Take physic, pomp

Bolivia and the slaves of Santa Cruz: Anyone got an Italian phrasebook handy?

Excuse-for-a-hack and racist apologist John Enders is put to shame by this BBC report. This is exactly the same place that the dumbass working for the Miami Herald pretended to report about, but somehow totally missed the racism and feudalism of the people he held up as the shining bastion of free markets and capitalism.
Here below is the first part of the report (click through for the rest, it’s only fair on the Beeb). But watch out for the name of the person the BBC interviewed to give the ranchers’ side of the story, a certain Eliane Capobianco. Capo? Bianco? Whatever could it all mean? LOL!

Outrage at ‘slavery’ in Bolivia

A senior UN official recently described as “unacceptable” the alleged forced labour of indigenous people by landowners in Bolivia. The BBC’s Andres Schipani reports on the contentious issue of “slavery” from the eastern province of Santa Cruz.

Teresa Barrio was born on a patch of scrub on a Bolivian plantation. This is where she has lived and worked. This is where she expects to die.
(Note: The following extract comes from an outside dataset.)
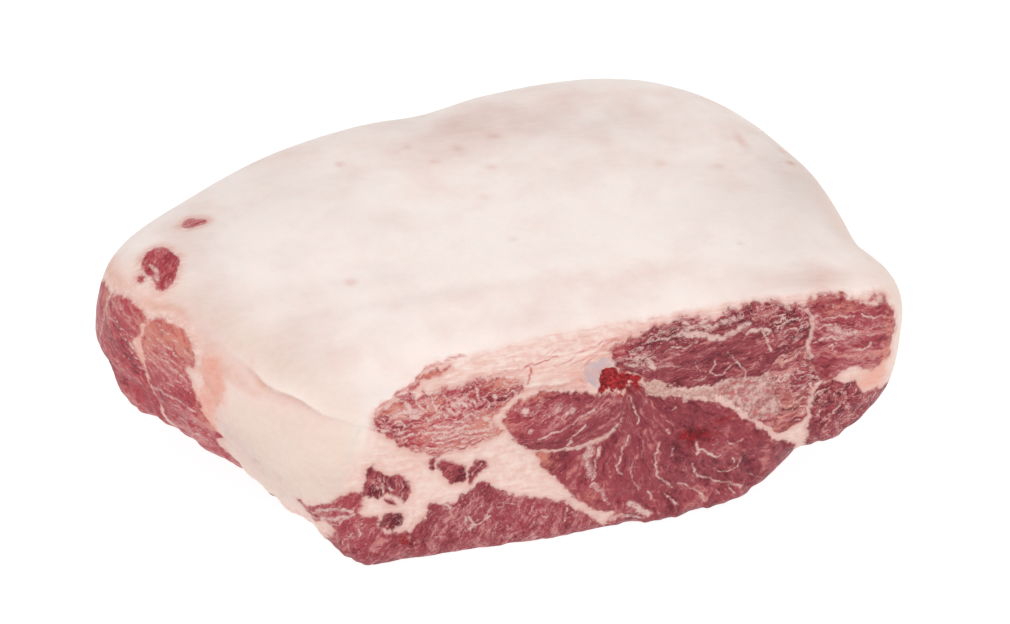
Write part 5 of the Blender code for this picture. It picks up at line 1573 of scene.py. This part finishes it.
def cut_piece(name, base, cuts):
    """A copy of a mesh, cut by each tool in turn."""
    piece = new_object(name, base.data.copy())
    for operation, tool in cuts:
        boolean(piece, operation, tool)
    return applied(piece)


def dress(piece, material, node):
    """Gives a finished form its vertex values, its material and its place in the model."""
    values = surface_values(vertex_points(piece.data))
    for name, value in values.items():
        if name != "relief":
            store(piece.data, name, value)
    piece.data.materials.clear()
    piece.data.materials.append(material)
    piece.data.polygons.foreach_set("use_smooth", np.ones(len(piece.data.polygons), bool))
    piece.data.set_sharp_from_angle(angle=np.radians(SHARP_EDGE))
    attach(piece, BODY)
    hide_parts(node)


class PORKBUTT_OT_joint(bpy.types.Operator):
    """Make the lean, the fat cap and the blade bone of the joint"""
    bl_idname = "pork_butt.joint"
    bl_label = "Lean, Fat and Bone"

    def execute(self, context):
        props = context.scene.pork_butt
        skin = joint_skin(props)
        meat = new_object("meat_form", form_mesh("meat_form", gridded_block(MEAT_CELLS), meat_sides(),
                                                 MEAT_SWELLS, {}))
        seams = [new_object(name + "_fat", prism_mesh(name + "_fat", outline, SEAM_FAT_DEPTH))
                 for name, outline in SEAM_FAT_OUTLINES.items()]
        bone = new_object("bone_form", prism_mesh("bone_form", BONE_OUTLINE, BONE_DEPTH))
        hollow = cut_piece("hollow", meat, [('DIFFERENCE', seam) for seam in seams])
        cuts = {
            "lean_finish": (skin, [('INTERSECT', hollow), ('DIFFERENCE', bone)]),
            "fat_cap_finish": (skin, [('DIFFERENCE', hollow)]),
            "blade_bone_finish": (bone, [('INTERSECT', skin)]),
        }
        pieces = {name: cut_piece(name, base, steps) for name, (base, steps) in cuts.items()}
        drop(skin, meat, bone, hollow, *seams)
        group = surface_group(props)
        for name, finish in FINISHES.items():
            dress(pieces[name], finish_material(finish, group), finish.node)
        return {'FINISHED'}


def area_light(name, place, aim, size, power):
    light = bpy.data.lights.new(name, 'AREA')
    light.shape = 'RECTANGLE'
    light.size, light.size_y = size
    light.energy = power
    obj = bpy.data.objects.new(name, light)
    obj.location = place
    obj.rotation_mode = 'QUATERNION'
    obj.rotation_quaternion = (Vector(aim) - Vector(place)).to_track_quat('-Z', 'Y')
    bpy.context.scene.collection.objects.link(obj)


def floor_material():
    material = bpy.data.materials.new("pale_floor")
    material.use_nodes = True
    wire = Wiring(material.node_tree)
    shader = material.node_tree.nodes["Principled BSDF"]
    place = wire.node("ShaderNodeTexCoord").outputs["Object"]
    noise = wire.node("ShaderNodeTexNoise", {"Vector": place, "Scale": FLOOR_HAZE_SCALE}).outputs[0]
    haze = wire.mix(noise, *((grey, grey, grey) for grey in FLOOR_GREYS))
    for name, value in {"Base Color": haze, "Roughness": FLOOR_ROUGHNESS, "Emission Color": WHITE,
                        "Emission Strength": FLOOR_GLOW, "Specular IOR Level": FLOOR_SHINE}.items():
        wire.feed(shader.inputs[name], value)
    return material


class PORKBUTT_OT_stage(bpy.types.Operator):
    """Set up the floor, the soft lights and the camera"""
    bl_idname = "pork_butt.stage"
    bl_label = "Stage"

    def execute(self, context):
        stage = context.scene.pork_butt_stage
        scene = context.scene
        scene.view_settings.view_transform = 'Standard'
        mesh = bpy.data.meshes.new("floor")
        bm = bmesh.new()
        bmesh.ops.create_grid(bm, x_segments=1, y_segments=1, size=FLOOR_HALF)
        bm.to_mesh(mesh)
        bm.free()
        floor = new_object("floor", mesh)
        mesh.materials.append(floor_material())

        world = bpy.data.worlds.new("soft_room")
        world.use_nodes = True
        wire = Wiring(world.node_tree)
        towards = wire.vector('DOT_PRODUCT', wire.node("ShaderNodeTexCoord").outputs["Generated"],
                              ROOM_BRIGHT_SIDE)
        glow = wire.times(wire.plus(wire.times(towards, ROOM_CONTRAST), 1.0), stage.daylight)
        background = world.node_tree.nodes["Background"]
        wire.feed(background.inputs["Strength"], glow)
        wire.feed(background.inputs["Color"], WHITE)
        scene.world = world

        aim = Vector(stage.aim)
        for name, (place, size) in LIGHTS.items():
            area_light(name, place, aim, size, getattr(stage, name))

        camera = bpy.data.cameras.new("camera")
        camera.lens = stage.lens
        camera.sensor_width = SENSOR_WIDTH
        obj = bpy.data.objects.new("camera", camera)
        bearing, height = stage.camera_bearing, stage.camera_height
        back = Vector((np.sin(bearing) * np.cos(height), -np.cos(bearing) * np.cos(height), np.sin(height)))
        obj.location = aim + back * stage.camera_distance
        obj.rotation_mode = 'QUATERNION'
        obj.rotation_quaternion = (-back).to_track_quat('-Z', 'Y')
        scene.collection.objects.link(obj)
        scene.camera = obj
        return {'FINISHED'}


class PORKBUTT_PT_panel(bpy.types.Panel):
    bl_label = "Pork Butt"
    bl_idname = "PORKBUTT_PT_panel"
    bl_space_type = 'VIEW_3D'
    bl_region_type = 'UI'
    bl_category = "Pork Butt"

    def draw(self, context):
        for settings in (context.scene.pork_butt, context.scene.pork_butt_stage):
            column = self.layout.column(align=True)
            for name in settings.__annotations__:
                column.prop(settings, name)
        for operator in OPERATORS:
            self.layout.operator(operator.bl_idname)


OPERATORS = (PORKBUTT_OT_joint, PORKBUTT_OT_stage)
CLASSES = (ButtFinishSettings, ButtStageSettings, *OPERATORS, PORKBUTT_PT_panel)


def register():
    for cls in CLASSES:
        bpy.utils.register_class(cls)
    bpy.types.Scene.pork_butt = bpy.props.PointerProperty(type=ButtFinishSettings)
    bpy.types.Scene.pork_butt_stage = bpy.props.PointerProperty(type=ButtStageSettings)


def unregister():
    del bpy.types.Scene.pork_butt_stage
    del bpy.types.Scene.pork_butt
    for cls in reversed(CLASSES):
        bpy.utils.unregister_class(cls)


def clear_start_scene():
    """Removes what a new Blender file holds besides the frame."""
    kept = set(frame["nodes"].values()) | set(frame["bodies"].values())
    for obj in [obj for obj in bpy.data.objects if obj not in kept]:
        bpy.data.objects.remove(obj)


def main():
    clear_start_scene()
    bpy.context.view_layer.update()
    register()
    bpy.ops.pork_butt.joint()
    bpy.ops.pork_butt.stage()


if __name__ == "__main__":
    main()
But she has no affection for this place.

The 65-year-old grandmother knows little of other people’s lives but she knows her own has been harsh: toiling in fields for a pittance, sleeping in a mud hut, losing sight in one eye and losing five of seven children to disease.
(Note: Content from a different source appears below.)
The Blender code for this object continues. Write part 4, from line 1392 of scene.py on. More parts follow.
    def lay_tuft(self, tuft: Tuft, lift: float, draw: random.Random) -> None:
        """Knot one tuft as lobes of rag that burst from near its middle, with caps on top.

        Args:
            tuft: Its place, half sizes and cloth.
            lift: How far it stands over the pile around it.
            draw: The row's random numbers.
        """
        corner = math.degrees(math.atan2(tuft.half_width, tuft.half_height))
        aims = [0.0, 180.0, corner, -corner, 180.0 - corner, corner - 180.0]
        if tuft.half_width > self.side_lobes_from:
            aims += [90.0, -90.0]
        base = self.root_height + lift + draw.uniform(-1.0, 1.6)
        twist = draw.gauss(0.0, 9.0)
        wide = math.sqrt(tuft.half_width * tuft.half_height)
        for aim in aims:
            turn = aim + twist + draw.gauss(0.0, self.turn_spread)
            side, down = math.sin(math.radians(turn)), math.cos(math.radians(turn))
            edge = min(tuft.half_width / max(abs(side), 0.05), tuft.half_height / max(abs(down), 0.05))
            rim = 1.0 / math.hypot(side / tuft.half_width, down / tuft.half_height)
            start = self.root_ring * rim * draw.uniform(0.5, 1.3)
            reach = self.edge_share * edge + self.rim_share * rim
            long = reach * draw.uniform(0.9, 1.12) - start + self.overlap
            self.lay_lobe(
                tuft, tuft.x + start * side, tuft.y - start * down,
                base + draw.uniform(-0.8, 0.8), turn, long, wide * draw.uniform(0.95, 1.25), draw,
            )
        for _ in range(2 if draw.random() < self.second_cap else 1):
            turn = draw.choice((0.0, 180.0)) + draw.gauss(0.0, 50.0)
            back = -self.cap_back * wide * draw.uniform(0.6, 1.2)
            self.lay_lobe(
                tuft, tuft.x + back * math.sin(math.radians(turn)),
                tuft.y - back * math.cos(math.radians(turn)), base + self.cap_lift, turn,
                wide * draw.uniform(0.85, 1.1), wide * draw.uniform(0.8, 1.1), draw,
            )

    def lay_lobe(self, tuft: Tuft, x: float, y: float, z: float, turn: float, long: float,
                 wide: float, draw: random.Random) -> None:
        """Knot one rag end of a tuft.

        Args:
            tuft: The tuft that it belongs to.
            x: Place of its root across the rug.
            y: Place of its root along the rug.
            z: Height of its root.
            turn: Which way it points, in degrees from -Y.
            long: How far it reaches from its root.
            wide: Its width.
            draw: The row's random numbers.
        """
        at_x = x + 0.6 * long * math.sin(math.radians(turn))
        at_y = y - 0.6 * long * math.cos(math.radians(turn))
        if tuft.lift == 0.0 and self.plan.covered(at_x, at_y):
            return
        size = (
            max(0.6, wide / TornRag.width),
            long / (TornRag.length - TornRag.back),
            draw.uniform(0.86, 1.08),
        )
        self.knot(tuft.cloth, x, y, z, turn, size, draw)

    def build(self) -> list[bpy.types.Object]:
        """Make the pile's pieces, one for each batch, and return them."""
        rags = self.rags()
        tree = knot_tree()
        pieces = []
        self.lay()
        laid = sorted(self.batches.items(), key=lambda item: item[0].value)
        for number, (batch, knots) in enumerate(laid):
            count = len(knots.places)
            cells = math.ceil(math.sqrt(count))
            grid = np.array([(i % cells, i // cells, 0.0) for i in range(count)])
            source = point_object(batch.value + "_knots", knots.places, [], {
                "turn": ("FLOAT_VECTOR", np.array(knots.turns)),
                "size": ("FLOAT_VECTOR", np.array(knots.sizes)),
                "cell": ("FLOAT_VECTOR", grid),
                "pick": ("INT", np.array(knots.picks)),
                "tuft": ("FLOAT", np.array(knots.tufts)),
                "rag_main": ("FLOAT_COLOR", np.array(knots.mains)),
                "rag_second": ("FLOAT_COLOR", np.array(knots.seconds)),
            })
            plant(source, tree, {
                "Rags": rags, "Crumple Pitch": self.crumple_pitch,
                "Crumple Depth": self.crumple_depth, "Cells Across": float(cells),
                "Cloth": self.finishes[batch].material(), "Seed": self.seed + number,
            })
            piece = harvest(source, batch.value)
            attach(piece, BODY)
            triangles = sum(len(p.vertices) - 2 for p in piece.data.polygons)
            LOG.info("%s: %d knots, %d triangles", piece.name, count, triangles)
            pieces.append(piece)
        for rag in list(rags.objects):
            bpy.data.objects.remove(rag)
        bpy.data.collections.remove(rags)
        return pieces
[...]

There is no cash in the pockets of her ragged skirt, nor, she says, does she feel free to leave the vast farm where she has worked hard all her life.

“All my life I’ve been here and at the end of it I have nothing and have nowhere else to go,” she says.

Her hamlet of 13 Guarani families – all workers on the plantations near the town of Camiri in Alto Parapeti region in the eastern province of Santa Cruz – built a school but ranchers destroyed it, she says

“They didn’t want us to learn, they want things to be like they always have been,” Teresa’s granddaughter, Deisy, says.

Beside the ruins is the replacement school – five desks beneath a blue tarpaulin draped from an algarroba tree.

Over the past two years, Bolivia’s government and several indigenous groups, have been giving a controversial name to Teresa’s type of existence – slavery.